Looking at the full rotation cycle

Thinking through the rest of the rotation, look for ways to always have a living root for as long as possible. The reason for this is that the living root, pumping down carbon for the microbes below, is what develops the soil. It may seem the plant is giving up too much, but they will never give without getting. The microbes help them by supplying nutrients more efficiently than the plant can do on its own and even mining the soil minerals when it can’t be found in the system. When cover crops do this, all the mined nutrients are returned to the system and, in time, will be available to the cash crops.

You might think of planting a barley crop intended for greenfeed (to use yourself or to sell to neighbours). Immediately after it is harvested a warm-season cover crop could be planted to establish in the soil quickly with some cool-season species can be mixed in to take over in the fall.

Think through the rotation cycle. Which crops can be matched up? Could an early harvest crop have a cover crop established and let it grow into the next spring before a late-seeded crop? Could you follow your late harvested crops with an early seeded one that allows a cover crop? Could a perennial crop be established for the next few years?

Now to think entirely differently – what about intercrops? There is renewed interest in intercrops. Many farmers are experimenting with them, and researchers are trying to study them[9]. The concept is to grow two (or more, but let's not get complicated here) cash crops at the same time. Yellow peas and canola are a popular choice here in Canada and even have their own name – peola. These crops work well together because sorting the seed at harvest is relatively easy due to the very large difference in seed size.
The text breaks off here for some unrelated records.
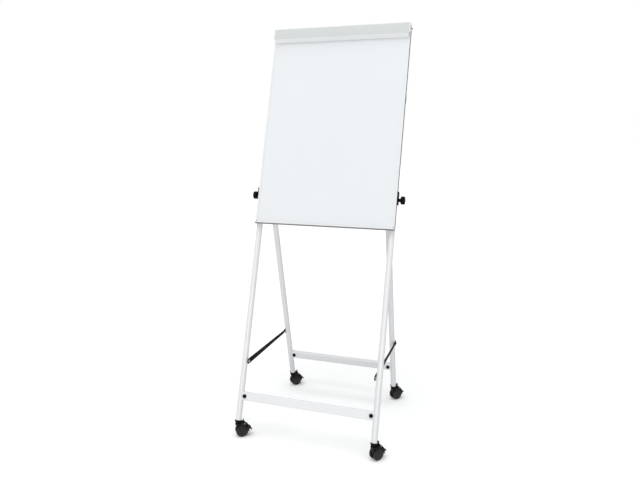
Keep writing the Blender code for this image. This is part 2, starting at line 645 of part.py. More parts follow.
def castor_lever(corner, swivel, upright, across):
    """Brake pedal that hugs the hood, with a release horn near the stem and its cross pin."""
    px, pz = LEVER_PIVOT
    inner = arc(TRAIL, WHEEL_R, HOOD_R + 0.9 * MM, 10, 60, 7)
    outer = arc(TRAIL, WHEEL_R, HOOD_R + 4.3 * MM, 58, 24, 6)
    heel = [(29, 64), (23.4, 64.4), (24.6, 85.5), (26.6, 85.5), (28, 71.4), (31.4, 69.6)]
    toe = [(57.5, 41.8), (62.5, 36.8), (65.8, 29.8), (63.2, 28.6), (57.6, 34.2)]
    heel, toe = ([(x * MM, z * MM) for x, z in part] for part in (heel, toe))
    points = [(x - px, z - pz) for x, z in inner + heel + outer + toe]
    axis = at(px, 0, pz)
    lever = plate("castor_brake_" + corner, points, 2 * LEVER_HALF, swivel, "black_plastic",
                  axis @ upright)
    reach = LEVER_HALF + 3.6 * MM
    pin = rod("castor_brake_pin", 2 * MM, -reach, reach, swivel, None, axis @ across)
    combine(lever, pin, "UNION")


def build_castors():
    front_y = FRONT_FOOT_Y + SWIVEL_AT * tan(LEAN_FRONT)
    rear_y = HINGE_Y + (HINGE_HEIGHT - SWIVEL_AT) * tan(LEAN_REAR)
    for end, x, y in (("front", FRONT_LEG_X, front_y), ("rear", REAR_LEG_X, rear_y)):
        for word, side in SIDES:
            corner = end + "_" + word
            castor(corner, side * x, y, radians(HEADINGS[corner]))


build_front_frame()
build_rear_frame()
build_braces()
build_board()
build_clamp_bar()
build_hooks()
build_knobs()
build_castors()
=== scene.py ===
"""Looks for the flipchart easel: fine meshes, procedural materials, camera and studio light."""
import json
from math import atan2, cos, pi, radians, sin, sqrt, tan

import bmesh
import bpy
from mathutils import Matrix, Vector


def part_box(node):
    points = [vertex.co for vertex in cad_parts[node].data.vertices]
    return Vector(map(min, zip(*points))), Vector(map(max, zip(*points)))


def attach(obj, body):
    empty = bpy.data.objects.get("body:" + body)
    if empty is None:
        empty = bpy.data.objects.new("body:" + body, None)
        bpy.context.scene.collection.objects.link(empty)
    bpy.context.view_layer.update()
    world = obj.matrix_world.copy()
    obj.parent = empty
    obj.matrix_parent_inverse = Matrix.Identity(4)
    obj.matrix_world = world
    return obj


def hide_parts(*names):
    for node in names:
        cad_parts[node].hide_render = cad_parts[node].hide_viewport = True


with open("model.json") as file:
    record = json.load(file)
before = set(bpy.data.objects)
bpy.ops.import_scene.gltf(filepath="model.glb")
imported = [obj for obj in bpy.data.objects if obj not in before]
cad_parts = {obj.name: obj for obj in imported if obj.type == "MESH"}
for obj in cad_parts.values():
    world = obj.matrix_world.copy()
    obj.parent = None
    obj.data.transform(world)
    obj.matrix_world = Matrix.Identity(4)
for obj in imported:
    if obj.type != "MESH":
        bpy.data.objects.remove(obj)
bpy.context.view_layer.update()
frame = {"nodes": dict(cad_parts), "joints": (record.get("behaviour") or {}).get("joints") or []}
JOINTS = {j["name"]: j for j in frame["joints"]}
NODES = frame["nodes"]
MM = 0.001

# ---- Frames and sizes, as in the part -----------------------------------------------------
rise = Vector(JOINTS["board_height"]["axis"])
LEAN_FRONT = atan2(rise.y, rise.z)
LEAN_REAR = radians(15.5)
fold_at = Vector(JOINTS["fold"]["pos_m"])
FOOT_Y = fold_at.y - fold_at.z * tan(LEAN_FRONT)
FRONT = Matrix.Translation((0, FOOT_Y, 0)) @ Matrix.Rotation(-LEAN_FRONT, 4, "X")
REAR = Matrix.Translation(fold_at) @ Matrix.Rotation(LEAN_REAR, 4, "X")
FRONT_TO_HINGE = fold_at.z / cos(LEAN_FRONT)
REAR_TO_HINGE = fold_at.z / cos(LEAN_REAR)
FLAT_IN_YZ = Matrix(((0, 0, 1, 0), (1, 0, 0, 0), (0, 1, 0, 0), (0, 0, 0, 1)))
TO_FRONT = Matrix.Rotation(pi / 2, 4, "X")             # turns local Z to -Y

TUBE_R = 14 * MM
TUBE_IN = 12.5 * MM
FRONT_X = 334.5 * MM
REAR_X = 297 * MM
SIDES = (("left", -1), ("right", 1))
TRAIL = 17 * MM
WHEEL_R = 30 * MM
BRACE_X = abs(JOINTS["brace_right_lift"]["pos_m"][0])
LEG_BOTTOM = 77.5 * MM                                 # this and later heights run along the legs
FRONT_LEG_TOP = 1.765
FRONT_BAR_S = 0.2015
REAR_BAR_S = 0.212
TOP_BAR_S = 1.735
BOARD_HALF = 350 * MM
BOARD_BOTTOM = 1.045
BOARD_TOP = 2.029
PANEL_TOP = 2.015
FACE, BACK = -26 * MM, -4 * MM                         # depths of the side frames
PAINTED_SHADE_HEIGHT = 4.0 * MM                                   # height of the tray's lower edge painted dark grey as painted shade
KNOB_S = 1.192
PLATE_X = 352.4 * MM                                   # middle of the clamp plates
CLAMP_HALF = 344.2 * MM
PIVOT = (2 * MM, 2.040)                                # depth and height of the bar's axis


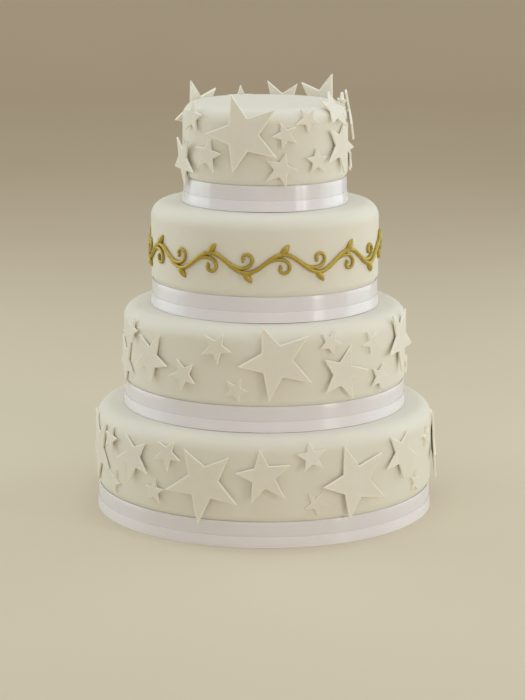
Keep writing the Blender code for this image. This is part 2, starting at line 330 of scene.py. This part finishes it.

In most cases, the total yield from both crops is greater than the monocrop. They seem to be best in lower fertility systems. It seems counter-intuitive, but it appears the legume which is the pea in this case gives nitrogen to the canola. It’s also possible that the canola is drawing on leached nitrogen deeper down in the shallow-rooted peas that cannot access it.

Coming to the year immediately before potatoes, most any of the strategies above could be used, but you need to think through what you want when the fall comes. When you are forming the hills, you want the soil workable. If you want to have green material mixed into the hills, you’ll need to have a way to chop and mix it prior to creating the hills.[10] The year prior to potatoes may not be the best year to growing lots of biomass. It may be best planned on as the year to ensure stable aggregates and deep soil loosening that allow for the least amount of disturbance in creating the hills. If you are an organic producer, this could be the time to building nitrogen supplies in the soil. If you are a conventional grower and have a good system for fertilizing the potatoes, this may be a good time to draw down the supplies so that nitrogen release can be timed properly across the growing season.

Summary

In this podcast, I’ve covered what you can do in the years between potato crops. I encourage you to think of starting right after the diggers have passed over the field (if not before it, as I explained in a companion episode). Whether you grow cash crops or have animals to integrate into the system, there are many options to start repairing the soil immediately. Throughout the remainder of the rotation, the bias has to be on building the soil to be ready for the soil disrupting event.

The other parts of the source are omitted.